**DATA TO USE:**
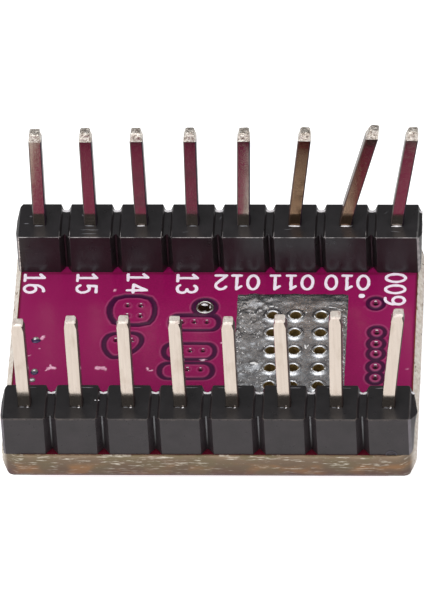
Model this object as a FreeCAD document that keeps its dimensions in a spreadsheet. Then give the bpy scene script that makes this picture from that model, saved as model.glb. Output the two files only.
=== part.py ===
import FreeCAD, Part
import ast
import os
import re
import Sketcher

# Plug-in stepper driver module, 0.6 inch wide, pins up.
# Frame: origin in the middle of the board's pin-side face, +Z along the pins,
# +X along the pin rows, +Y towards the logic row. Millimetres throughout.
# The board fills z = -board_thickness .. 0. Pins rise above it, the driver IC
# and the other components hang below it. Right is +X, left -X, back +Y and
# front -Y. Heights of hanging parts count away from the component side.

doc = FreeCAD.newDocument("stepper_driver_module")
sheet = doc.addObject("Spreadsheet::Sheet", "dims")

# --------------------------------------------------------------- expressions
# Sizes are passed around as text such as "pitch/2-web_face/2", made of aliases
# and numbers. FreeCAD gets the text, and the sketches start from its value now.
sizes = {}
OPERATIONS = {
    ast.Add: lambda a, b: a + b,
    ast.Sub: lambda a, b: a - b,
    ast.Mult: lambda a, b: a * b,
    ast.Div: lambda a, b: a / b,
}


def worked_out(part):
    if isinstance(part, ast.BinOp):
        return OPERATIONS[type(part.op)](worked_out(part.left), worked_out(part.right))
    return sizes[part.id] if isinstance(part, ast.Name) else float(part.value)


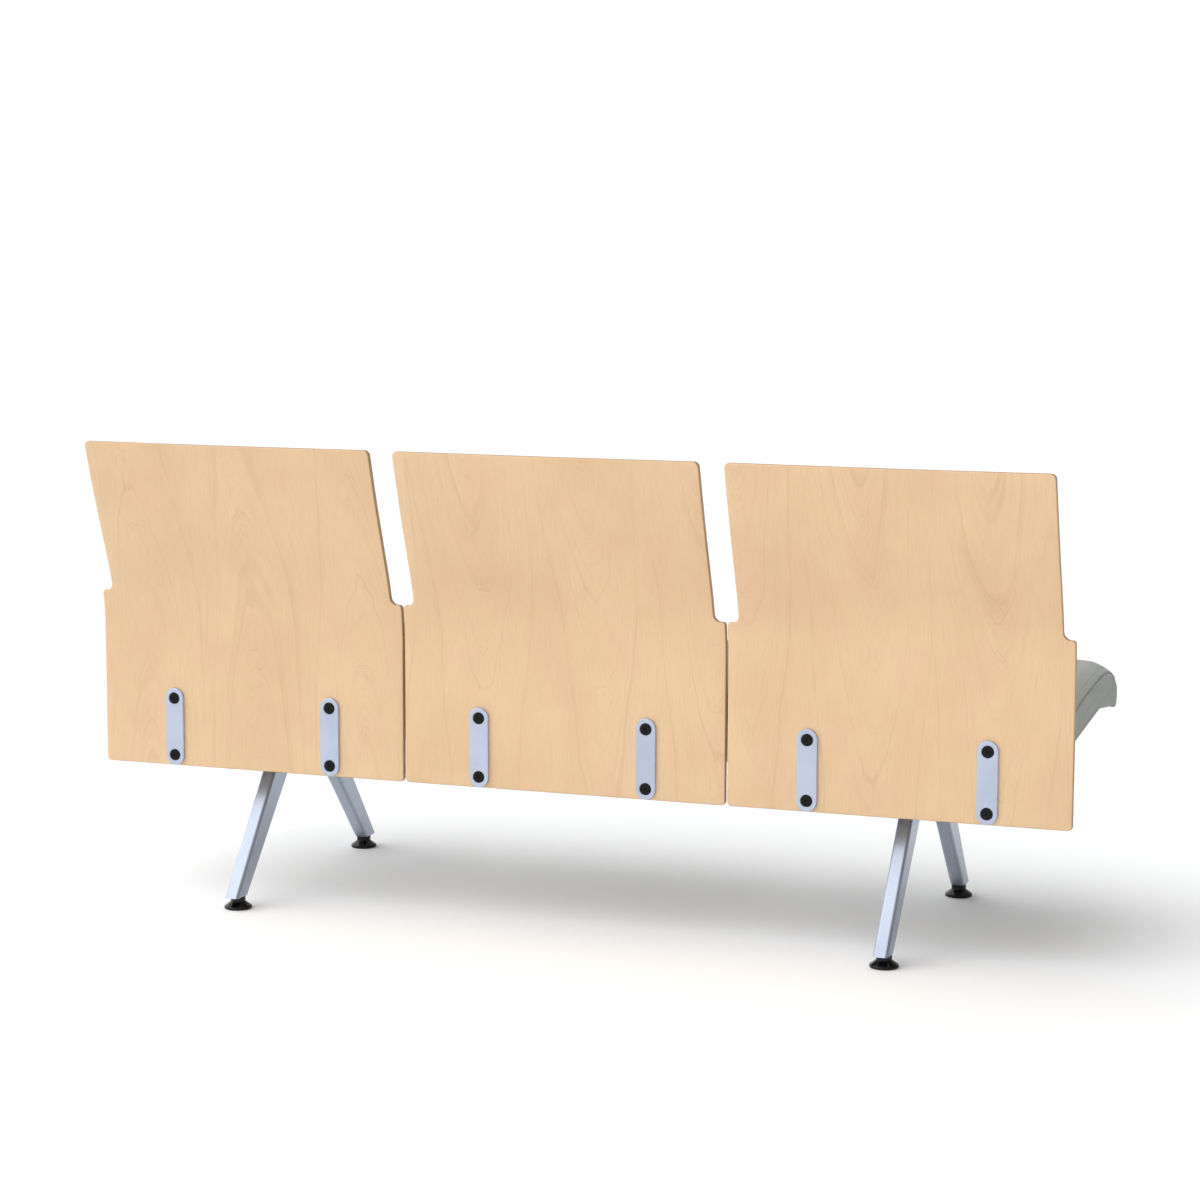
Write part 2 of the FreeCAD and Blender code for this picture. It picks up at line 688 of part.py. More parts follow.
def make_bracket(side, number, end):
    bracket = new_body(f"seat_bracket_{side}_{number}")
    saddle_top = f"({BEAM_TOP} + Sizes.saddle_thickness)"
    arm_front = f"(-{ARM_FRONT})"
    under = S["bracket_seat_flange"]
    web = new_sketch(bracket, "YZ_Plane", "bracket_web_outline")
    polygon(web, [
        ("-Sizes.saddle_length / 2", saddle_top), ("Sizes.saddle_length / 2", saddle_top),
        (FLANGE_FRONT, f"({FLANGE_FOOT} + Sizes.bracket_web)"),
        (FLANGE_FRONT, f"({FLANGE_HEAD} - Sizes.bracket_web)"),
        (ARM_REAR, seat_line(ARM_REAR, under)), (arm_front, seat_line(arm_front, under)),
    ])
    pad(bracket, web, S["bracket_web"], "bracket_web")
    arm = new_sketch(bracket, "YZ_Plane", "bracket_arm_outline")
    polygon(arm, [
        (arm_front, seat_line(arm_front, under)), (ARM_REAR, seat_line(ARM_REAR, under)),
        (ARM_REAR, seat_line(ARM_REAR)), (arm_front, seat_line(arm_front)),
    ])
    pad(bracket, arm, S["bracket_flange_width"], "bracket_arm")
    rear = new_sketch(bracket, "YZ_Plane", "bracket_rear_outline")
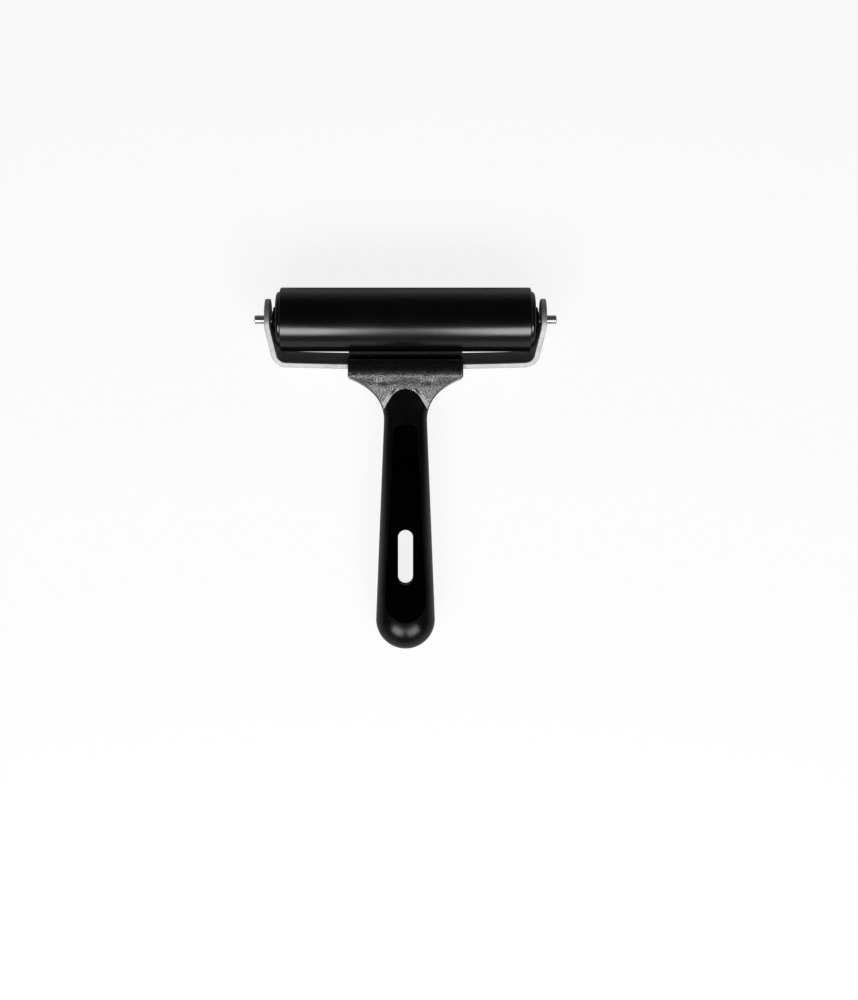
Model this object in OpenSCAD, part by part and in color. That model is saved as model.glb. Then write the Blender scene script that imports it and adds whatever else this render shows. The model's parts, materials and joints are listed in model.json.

**WRITTEN PROBLEM:** Return exactly, please, the lines of the material from the first one down to and including the line where "import Sketcher" appears.

**OUTPUT FOR THIS EXERCISE:**
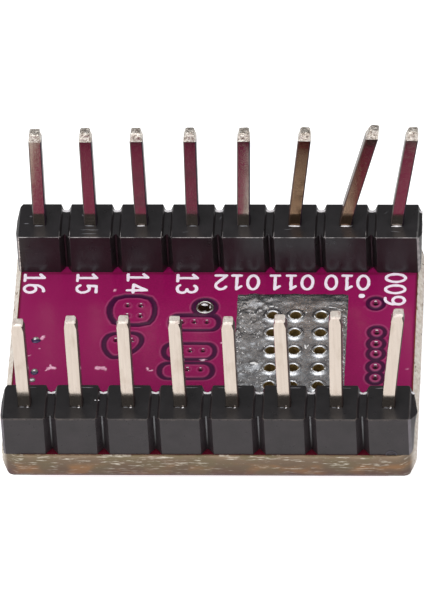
Model this object as a FreeCAD document that keeps its dimensions in a spreadsheet. Then give the bpy scene script that makes this picture from that model, saved as model.glb. Output the two files only.
=== part.py ===
import FreeCAD, Part
import ast
import os
import re
import Sketcher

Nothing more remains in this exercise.